● **PROBLEM DESCRIPTION**
Using the data below, output the first line and every line after it up to and including the line containing "return places", exactly as written and with nothing added.
- - -
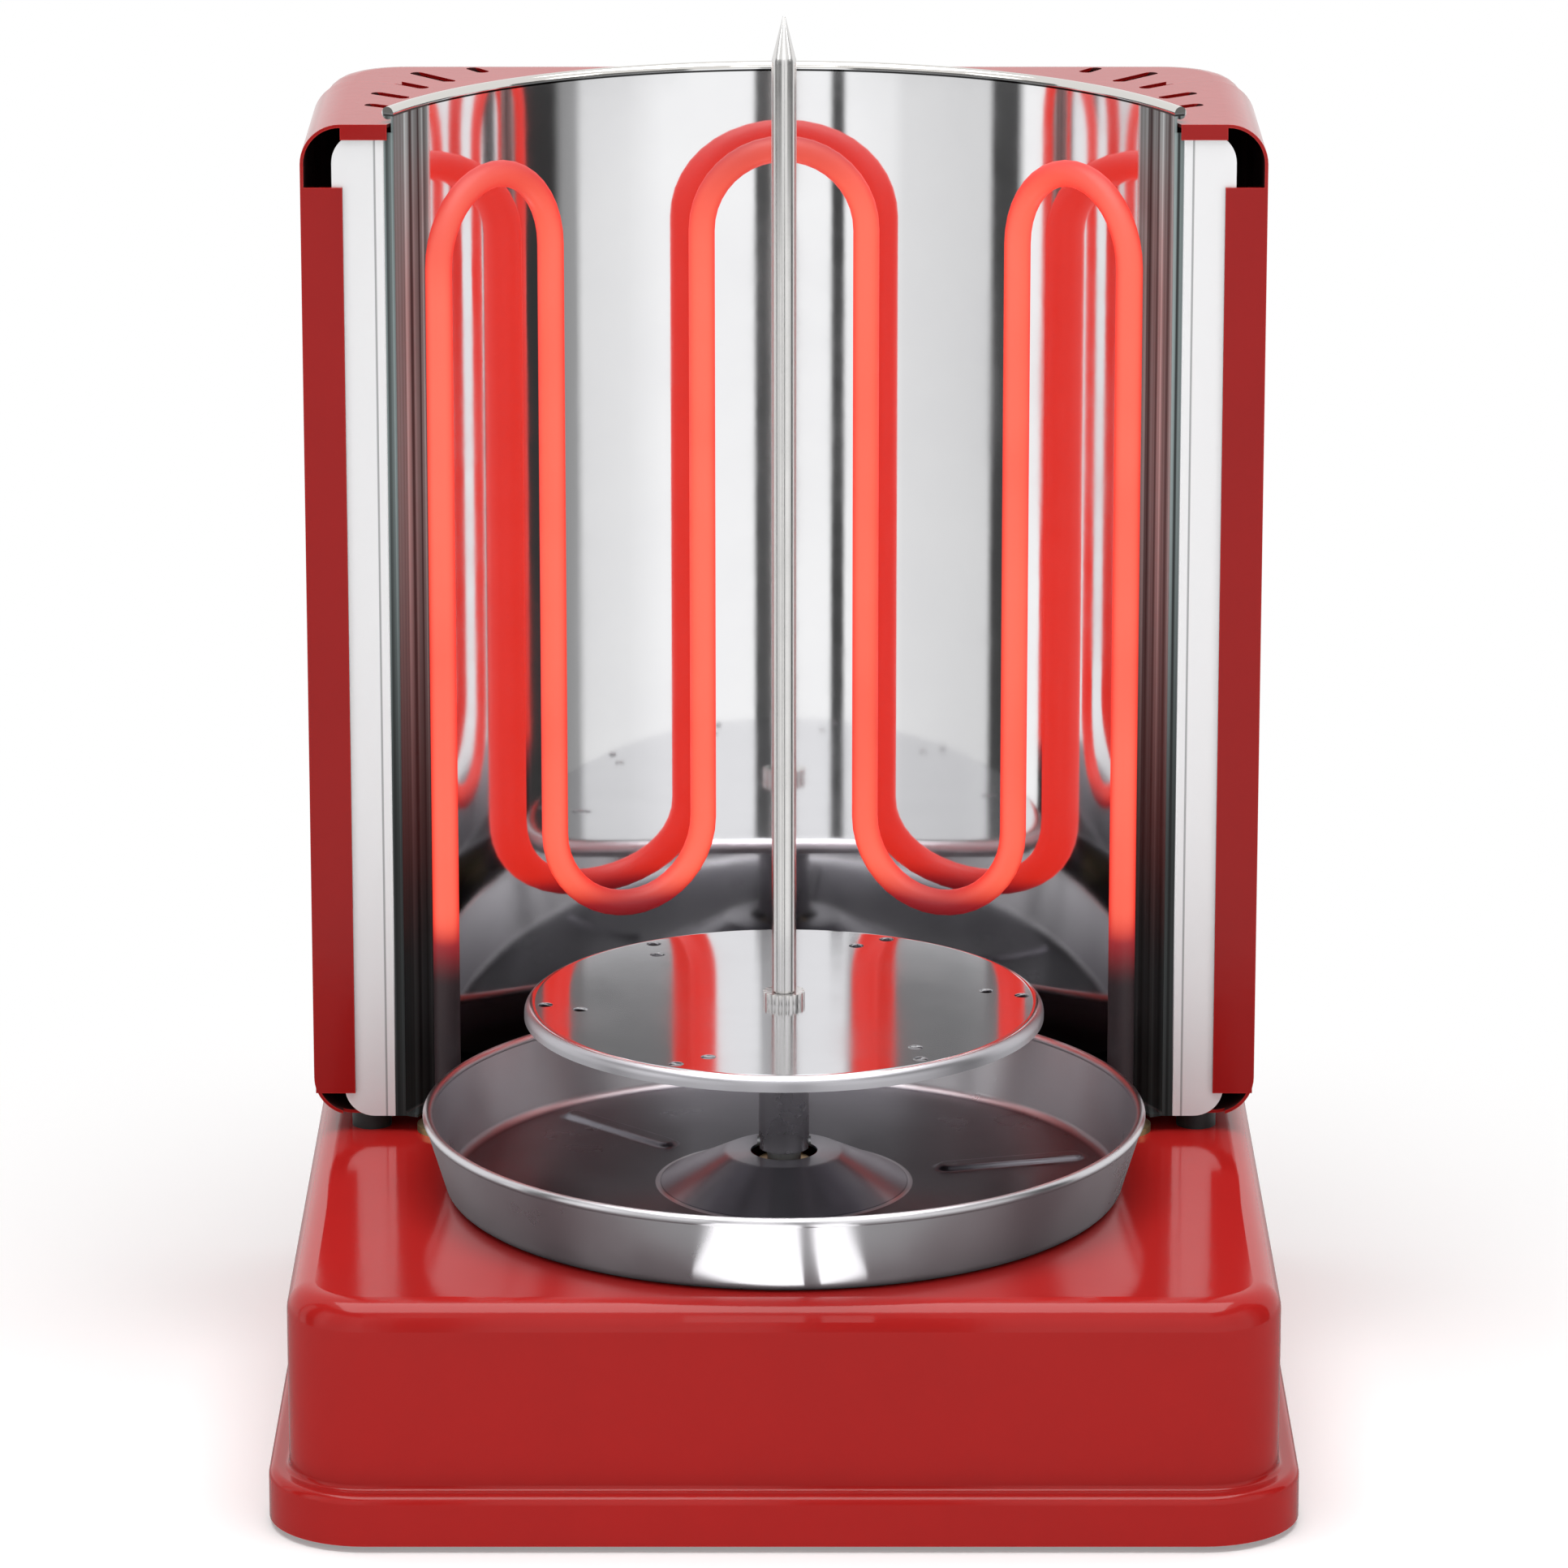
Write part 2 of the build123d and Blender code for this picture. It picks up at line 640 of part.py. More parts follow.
def make_reflector():
    """Mirror sheet bent round the heater, with a rolled top rim, a hem below and flat front wings."""
    sheet = reflector_sheet
    bend = ring(reflector_radius, reflector_radius + sheet, reflector_low, rim_top - rim_roll)
    bend += ring(reflector_radius - hem_width, reflector_radius + sheet / 2, reflector_low,
                 reflector_low + sheet)
    bend += spun_bead(rim_roll, reflector_radius + rim_roll, rim_top - rim_roll)
    reach = 2 * reflector_radius
    bend -= block(-reach, reach, axis_y - reach, wing_front, reflector_low - through, rim_top + through)
    inner = sqrt(reflector_radius ** 2 - (wing_front - axis_y) ** 2)
    high = casing_high - casing_sheet - wing_drop
    for side in (-1, 1):
        flat = Pos(side * (inner + wing_outer) / 2, wing_front, (reflector_low + high) / 2)
        flat = flat * Rot(X=90) * Rectangle(wing_outer - inner, high - reflector_low)
        corners = flat.vertices().group_by(Axis.X)[-1 if side > 0 else 0]
        flat = fillet(corners, wing_corner)
        bend += extrude(flat, amount=sheet, dir=(0, 1, 0))
    return bend


# ------------------------------------------------------------------ heater
def heater_leg_places():
    """Centres of the upright legs, from left to right."""
    places = []
    for k in range(heater_legs):
        angle = radians(90 - (k - (heater_legs - 1) / 2) * heater_step_angle)
        places.append((heater_radius * cos(angle), axis_y + heater_radius * sin(angle)))
    return places


def make_heating_element():
    """One tube: upright legs joined by half-round bends, alternately at the top and the bottom."""
    legs = heater_leg_places()
    bend = heater_radius * sin(radians(heater_step_angle / 2))
    low = base_top + heater_bottom + bend
    high = casing_high - heater_drop - bend
    start = (*legs[0], base_top - heater_tail)
    end = (*legs[-1], base_top - heater_tail)
    pieces = [Line(start, (*legs[0], high))]
    for k in range(heater_legs - 1):
        (x0, y0), (x1, y1) = legs[k], legs[k + 1]
        turn_z, peak = (high, high + bend) if k % 2 == 0 else (low, low - bend)
        next_z = low if k % 2 == 0 else high
        pieces.append(ThreePointArc((x0, y0, turn_z), ((x0 + x1) / 2, (y0 + y1) / 2, peak),
                                    (x1, y1, turn_z)))
        last = end if k == heater_legs - 2 else (x1, y1, next_z)
        pieces.append(Line((x1, y1, turn_z), last))
    path = Wire([piece.edge() for piece in pieces])
    tube_solid = sweep(Plane(start) * Circle(heater_tube), path=path)
    print("heater tube: volume / (section x length) =",
          round(tube_solid.volume / (pi * heater_tube ** 2 * path.length), 4))
    return tube_solid


def heater_end_places():
    """Where the heater's two outer legs go into the base."""
    legs = heater_leg_places()
    return (legs[0], legs[-1])


def make_element_fittings():
    """Flanged brass sleeves on the heater's ends, seated on the base's top."""
    sleeves = []
    for x, y in heater_end_places():
        sleeve = disc(fitting_radius, base_top - fitting_length, base_top, x, y)
        sleeve += disc(fitting_flange, base_top, base_top + fitting_flange_height, x, y)
        sleeves.append(sleeve - disc(heater_tube + running_play, 0, casing_high, x, y))
    return Compound(children=sleeves)


def make_element_nuts():
    """Thin nuts that clamp the sleeves from below."""
    high = base_under
    return Compound(children=[hexagon(fitting_nut, high - fitting_nut_height, high, x, y)
                              - disc(fitting_radius + running_play, 0, base_top, x, y)
                              for x, y in heater_end_places()])


def make_element_terminals():
    """Ceramic end beads with a threaded stud, under the heater's ends."""
    high = base_top - heater_tail
    low = high - terminal_bead
    return Compound(children=[disc(heater_tube, low, high, x, y)
                              + disc(terminal_radius, low - terminal_length, low, x, y)
                              for x, y in heater_end_places()])


# ------------------------------------------------------------------ tray and spit
def make_drip_tray():
    """Spun steel tray with a raised cone in its middle, three pressed ribs and a rolled rim."""
    wall_top = (tray_rim_radius - tray_bead, tray_height - tray_bead)
    outline = [(cone_hole, cone_height - tray_sheet), (cone_top, cone_height - tray_sheet),
               (cone_base, 0), (tray_floor_radius, 0), wall_top]
    tray = bent_sheet(outline, [cone_bend, cone_bend, tray_bend], tray_sheet, base_top)
    tray += spun_bead(tray_bead, tray_rim_radius - tray_bead, base_top + tray_height - tray_bead)
    start = cone_base + rib_inner_gap
    end = tray_floor_radius - rib_outer_gap
    for k in range(rib_count):
        spoke = Pos(0, axis_y, tray_floor_top - tray_sheet / 2) * Rot(Z=rib_angle + k * 360 / rib_count)
        flat = spoke * Pos((start + end) / 2, 0) * SlotOverall(end - start, rib_width)
        rib = extrude(flat, amount=rib_height + tray_sheet / 2)
        rib = fillet(rib.edges().group_by(Axis.Z)[-1], rib_round)
        tray += rib
    return tray


def make_meat_plate():
    """Mirror disc with its edge turned down and pairs of small holes round it."""
    outline = [(plate_radius, -plate_edge), (plate_radius, 0), (spit_shank_radius + running_play, 0)]
    plate = bent_sheet(outline, [plate_bend], plate_sheet, base_top + plate_top)
    places = []
    for k in range(plate_hole_count):
        turn = plate_hole_angle + k * 360 / plate_hole_count
        for radius, angle in ((plate_inner_circle, turn), (plate_outer_circle, turn - plate_pair_angle)):
            places.append((radius * cos(radians(angle)), axis_y + radius * sin(radians(angle))))
    top = base_top + plate_top
    return drill(plate, places, plate_hole, top - plate_sheet, top)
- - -
● **TASK SOLUTION**
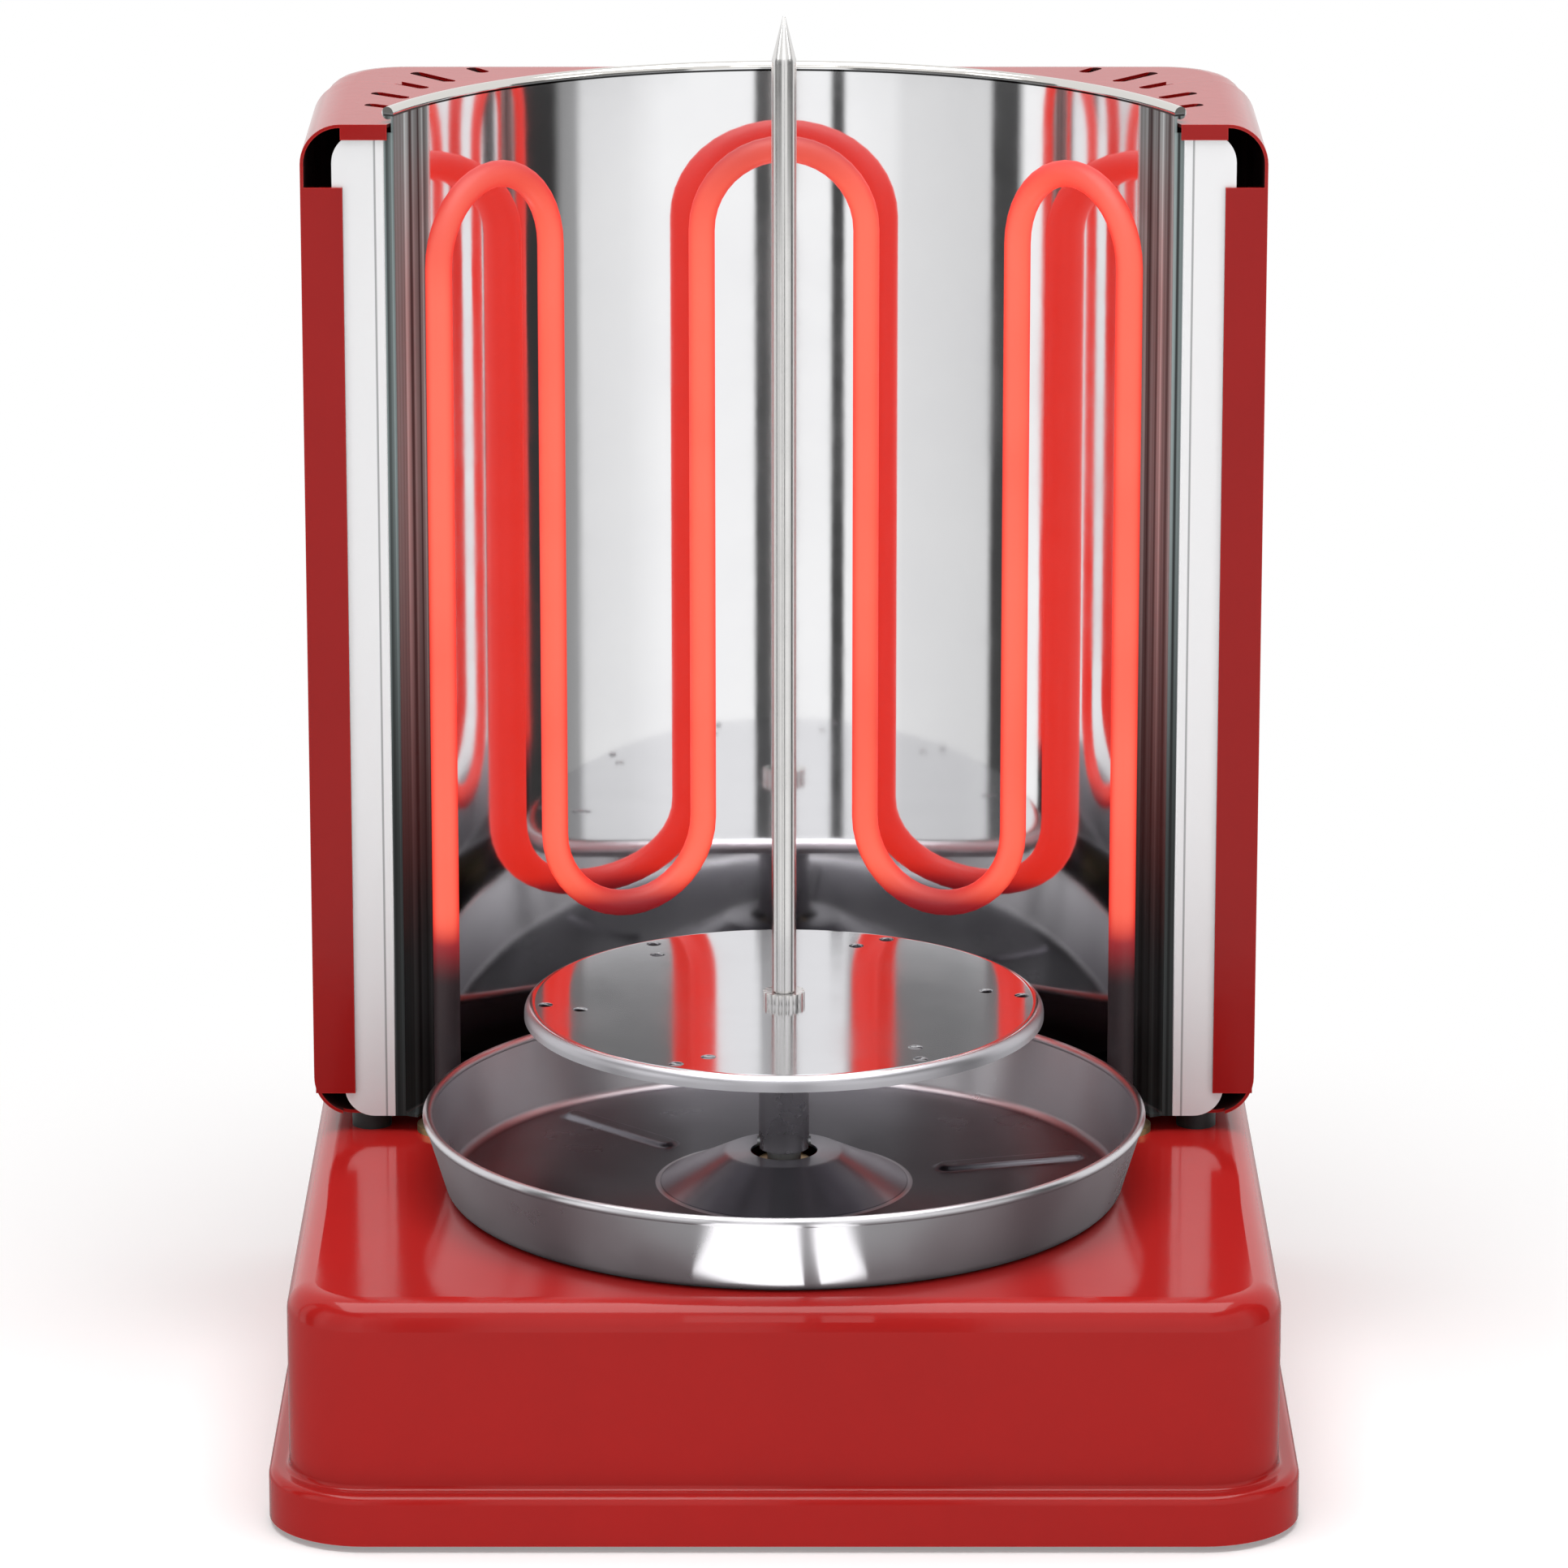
Write part 2 of the build123d and Blender code for this picture. It picks up at line 640 of part.py. More parts follow.
def make_reflector():
    """Mirror sheet bent round the heater, with a rolled top rim, a hem below and flat front wings."""
    sheet = reflector_sheet
    bend = ring(reflector_radius, reflector_radius + sheet, reflector_low, rim_top - rim_roll)
    bend += ring(reflector_radius - hem_width, reflector_radius + sheet / 2, reflector_low,
                 reflector_low + sheet)
    bend += spun_bead(rim_roll, reflector_radius + rim_roll, rim_top - rim_roll)
    reach = 2 * reflector_radius
    bend -= block(-reach, reach, axis_y - reach, wing_front, reflector_low - through, rim_top + through)
    inner = sqrt(reflector_radius ** 2 - (wing_front - axis_y) ** 2)
    high = casing_high - casing_sheet - wing_drop
    for side in (-1, 1):
        flat = Pos(side * (inner + wing_outer) / 2, wing_front, (reflector_low + high) / 2)
        flat = flat * Rot(X=90) * Rectangle(wing_outer - inner, high - reflector_low)
        corners = flat.vertices().group_by(Axis.X)[-1 if side > 0 else 0]
        flat = fillet(corners, wing_corner)
        bend += extrude(flat, amount=sheet, dir=(0, 1, 0))
    return bend


# ------------------------------------------------------------------ heater
def heater_leg_places():
    """Centres of the upright legs, from left to right."""
    places = []
    for k in range(heater_legs):
        angle = radians(90 - (k - (heater_legs - 1) / 2) * heater_step_angle)
        places.append((heater_radius * cos(angle), axis_y + heater_radius * sin(angle)))
    return places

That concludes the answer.